* **EXERCISE GOAL**
List each line of the data that holds the word "scene".

* **DATASET SECTION**
■ ■ ■

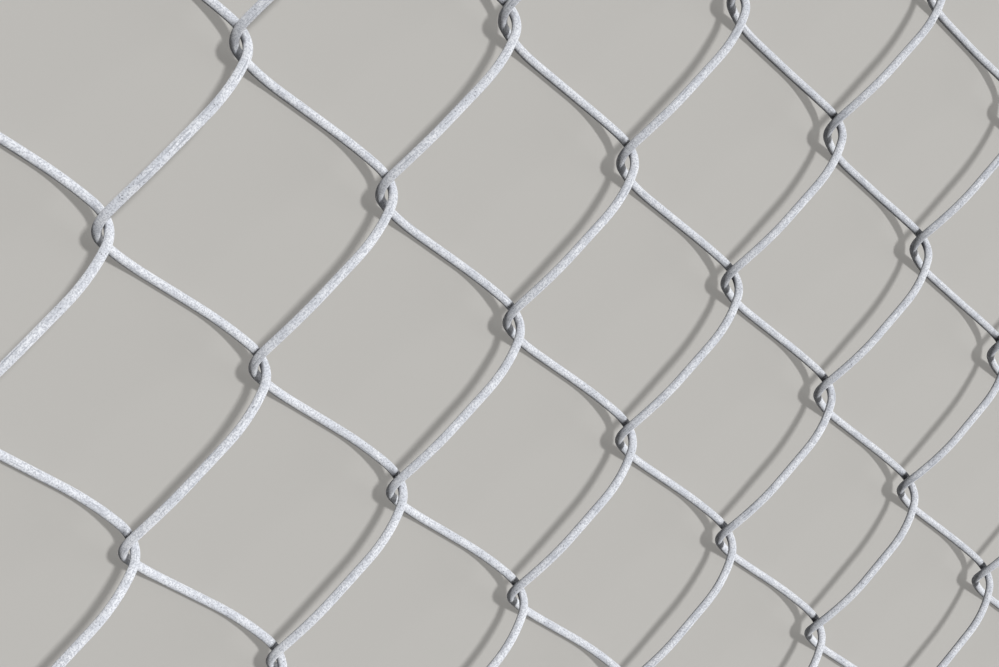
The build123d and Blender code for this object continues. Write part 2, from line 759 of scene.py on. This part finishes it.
@dataclass(frozen=True)
class Studio:
    """A plain pale floor, a main lamp over the top of the fabric and a low one on its right.

    Attributes:
        floor_seen: the floor, as it looks under the lamps.
        floor_bounce: what it throws back at the wires, so dark that their undersides stay dark.
        floor_glow: the share of floor_seen that shows in the shadows too, to soften them.
        backdrop: what is seen beyond the floor.
        floor_radius: in metres.
        floor_sides: sides of its outline.
        floor_roughness: matt.
        key_from: direction from the fabric to the main lamp.
        key_strength: its light, in watts per square metre.
        key_softness_deg: how wide it is seen from the fabric.
        fill_from: direction from the fabric to the low lamp.
        fill_strength: its light, in watts per square metre.
        fill_softness_deg: how wide it is seen from the fabric.
        world_light: the light from all round, where 1 is white.
    """

    floor_seen: str = "BAB8B4"
    floor_bounce: str = "2E2D2C"
    floor_glow: float = 0.45
    backdrop: str = "CAC8C4"
    floor_radius: float = 12.0
    floor_sides: int = 96
    floor_roughness: float = 0.9
    key_from: tuple[float, float, float] = (0.04, 0.48, 0.88)
    key_strength: float = 3.05
    key_softness_deg: float = 6.0
    fill_from: tuple[float, float, float] = (0.92, -0.28, 0.27)
    fill_strength: float = 1.25
    fill_softness_deg: float = 40.0
    world_light: float = 0.03

    @staticmethod
    def seen(tree: bpy.types.NodeTree) -> bpy.types.NodeSocket:
        """Adds the share that is 1 for what the camera, gloss and glass see.

        Args:
            tree: the node tree of a material or world.

        Returns:
            The share, which is 0 for light that bounces.
        """
        path = add_node(tree, "ShaderNodeLightPath").outputs
        either = add_node(
            tree,
            "ShaderNodeMath",
            {0: path["Is Camera Ray"], 1: path["Is Glossy Ray"]},
            operation="MAXIMUM",
        ).outputs[0]
        return add_node(
            tree,
            "ShaderNodeMath",
            {0: either, 1: path["Is Transmission Ray"]},
            operation="MAXIMUM",
        ).outputs[0]

    def floor(self) -> None:
        """Makes the floor that the fabric lies on."""
        bm = bmesh.new()
        bmesh.ops.create_circle(
            bm, cap_ends=True, radius=self.floor_radius, segments=self.floor_sides
        )
        floor = mesh_object("studio_floor", bm)
        material = empty_material("matt_studio_floor")
        tree = material.node_tree
        seen = self.seen(tree)
        red, green, blue, alpha = linear(self.floor_seen)
        shaded = 1 - self.floor_glow
        paint = (red * shaded, green * shaded, blue * shaded, alpha)
        colour = add_node(
            tree,
            "ShaderNodeMix",
            {MIX_SHARE: seen, MIX_BELOW: linear(self.floor_bounce), MIX_ABOVE: paint},
            data_type="RGBA",
        ).outputs[MIX_RESULT]
        glow = add_node(
            tree, "ShaderNodeMath", {0: seen, 1: self.floor_glow}, operation="MULTIPLY"
        ).outputs[0]
        shader = add_node(
            tree,
            "ShaderNodeBsdfPrincipled",
            {
                "Base Color": colour,
                "Roughness": self.floor_roughness,
                "Emission Color": (red, green, blue, alpha),
                "Emission Strength": glow,
            },
        ).outputs["BSDF"]
        add_node(tree, "ShaderNodeOutputMaterial", {"Surface": shader})
        floor.data.materials.append(material)

    @staticmethod
    def lamp(
        name: str, source: tuple[float, float, float], strength: float, softness_deg: float
    ) -> None:
        """Makes a distant soft lamp.

        Args:
            name: the lamp's name.
            source: the direction from the fabric to the lamp.
            strength: its light, in watts per square metre.
            softness_deg: how wide it is seen from the fabric, in degrees.
        """
        data = bpy.data.lights.new(name, "SUN")
        data.energy = strength
        data.angle = radians(softness_deg)
        lamp = bpy.data.objects.new(name, data)
        lamp.rotation_euler = Vector(source).to_track_quat("Z", "Y").to_euler()
        bpy.context.scene.collection.objects.link(lamp)

    def surroundings(self) -> None:
        """Makes the pale backdrop and its weak light."""
        world = bpy.data.worlds.new("pale_backdrop")
        world.use_nodes = True
        tree = world.node_tree
        tree.nodes.clear()
        light = (self.world_light,) * 3 + (1.0,)
        colour = add_node(
            tree,
            "ShaderNodeMix",
            {
                MIX_SHARE: self.seen(tree),
                MIX_BELOW: light,
                MIX_ABOVE: linear(self.backdrop),
            },
            data_type="RGBA",
        ).outputs[MIX_RESULT]
        background = add_node(
            tree, "ShaderNodeBackground", {"Color": colour}
        ).outputs["Background"]
        add_node(tree, "ShaderNodeOutputWorld", {"Surface": background})
        bpy.context.scene.world = world

    def build(self) -> None:
        """Makes the floor, the lamps and the backdrop."""
        self.floor()
        self.lamp("key_lamp", self.key_from, self.key_strength, self.key_softness_deg)
        self.lamp("fill_lamp", self.fill_from, self.fill_strength, self.fill_softness_deg)
        self.surroundings()


def main() -> None:
    """Builds the camera, the fabric and the studio, and logs how many faces each wire has."""
    logging.basicConfig(level=logging.INFO, format="%(name)s: %(message)s")
    bpy.context.scene.view_settings.view_transform = "Standard"
    Viewpoint().build()
    fabric = FenceFabric(SpiralWire(), ZincCoat().material(), CutSteel().material())
    for piece in fabric.build():
        LOG.info("%s has %d faces", piece.name, len(piece.data.polygons))
    Studio().build()


if __name__ == "__main__":
    main()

■ ■ ■

* **THE ANSWER**
The build123d and Blender code for this object continues. Write part 2, from line 759 of scene.py on. This part finishes it.
        bpy.context.scene.collection.objects.link(lamp)
        bpy.context.scene.world = world
    bpy.context.scene.view_settings.view_transform = "Standard"